Committed to Service
Days later, Barnum learned that he was recommended for the Medal of Honor. He received it on Feb. 27, 1967, from Navy Secretary Paul H. Nitze during a ceremony at Marine Barracks Washington. His family, some friends and several other Marines he fought with were able to attend.
Barnum, who was promoted to captain in 1966, returned to Vietnam in October 1968 to command the same battery he’d served with during his first deployment. He remained in the Marines for a long time, retiring after 27 years of service in August 1989. A few years later, Barnum married a woman named Martha Hill.
During his Veterans History Project interview in the early 2000s, Barnum said that the medal can sometimes be a burden, but he’s never forgotten what it stands for.
“I’ve worn this medal in honor of those great Marines and corpsmen who fought with me on the battlefield that day who didn’t walk off, or walked off seriously wounded,” he said. “There were no superstars, but I happened to be the quarterback calling the plays.”

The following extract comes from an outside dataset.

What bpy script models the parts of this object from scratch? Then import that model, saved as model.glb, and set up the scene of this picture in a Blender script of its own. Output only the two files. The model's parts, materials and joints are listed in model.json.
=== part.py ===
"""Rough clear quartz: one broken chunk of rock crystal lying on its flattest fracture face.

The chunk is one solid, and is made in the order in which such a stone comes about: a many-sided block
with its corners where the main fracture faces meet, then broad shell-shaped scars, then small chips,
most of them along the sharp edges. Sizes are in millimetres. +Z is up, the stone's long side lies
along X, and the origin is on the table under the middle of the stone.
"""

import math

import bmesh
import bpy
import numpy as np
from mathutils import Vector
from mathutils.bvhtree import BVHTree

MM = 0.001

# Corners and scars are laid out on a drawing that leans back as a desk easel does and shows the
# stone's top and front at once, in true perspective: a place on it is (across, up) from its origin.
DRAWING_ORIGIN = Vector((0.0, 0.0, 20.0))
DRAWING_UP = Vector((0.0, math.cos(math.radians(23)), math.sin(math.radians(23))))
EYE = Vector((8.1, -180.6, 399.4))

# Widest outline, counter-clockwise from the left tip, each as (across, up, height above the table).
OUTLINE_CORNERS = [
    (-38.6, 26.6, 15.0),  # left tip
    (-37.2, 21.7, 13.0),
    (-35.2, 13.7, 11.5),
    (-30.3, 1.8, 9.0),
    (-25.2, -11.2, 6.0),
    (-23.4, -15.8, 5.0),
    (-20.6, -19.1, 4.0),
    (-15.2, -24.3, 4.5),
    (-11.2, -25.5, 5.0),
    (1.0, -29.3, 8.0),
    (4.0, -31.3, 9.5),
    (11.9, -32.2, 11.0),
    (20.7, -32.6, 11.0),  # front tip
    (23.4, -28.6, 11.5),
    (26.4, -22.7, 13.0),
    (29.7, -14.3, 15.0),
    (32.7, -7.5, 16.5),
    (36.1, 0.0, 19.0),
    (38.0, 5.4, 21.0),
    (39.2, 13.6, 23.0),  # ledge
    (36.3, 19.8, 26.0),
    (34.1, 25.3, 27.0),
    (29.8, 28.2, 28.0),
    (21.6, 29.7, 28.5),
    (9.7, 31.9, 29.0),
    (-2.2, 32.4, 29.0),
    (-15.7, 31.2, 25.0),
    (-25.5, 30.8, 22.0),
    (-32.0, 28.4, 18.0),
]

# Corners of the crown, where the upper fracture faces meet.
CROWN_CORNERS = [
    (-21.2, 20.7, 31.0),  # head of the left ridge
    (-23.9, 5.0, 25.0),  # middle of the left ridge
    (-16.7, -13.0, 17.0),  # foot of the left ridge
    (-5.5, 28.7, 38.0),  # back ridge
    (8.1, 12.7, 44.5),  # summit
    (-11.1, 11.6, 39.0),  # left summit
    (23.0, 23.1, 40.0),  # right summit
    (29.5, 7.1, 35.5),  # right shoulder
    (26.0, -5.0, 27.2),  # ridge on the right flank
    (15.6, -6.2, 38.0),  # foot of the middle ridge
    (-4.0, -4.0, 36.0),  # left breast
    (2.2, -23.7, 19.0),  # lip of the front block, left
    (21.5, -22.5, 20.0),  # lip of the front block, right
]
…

Throughout his life, Barnum has continued to work with the military in an official capacity, as well as with veterans and service members through various organizations. He served as deputy assistant secretary of the Navy for reserve affairs from 2001-2009. He was also designated the acting assistant secretary of the Navy for manpower and reserve affairs in January 2009.
In 2016, it was announced that a new guided-missile destroyer would be named for him. Five years later, in April 2021, Barnum attended the keel-laying for that ship, the USS Harvey C. Barnum Jr.
This article is part of a weekly series called “Medal of Honor Monday,” in which we highlight one of the more than 3,500 Medal of Honor recipients who have earned the U.S. military’s highest medal for valor.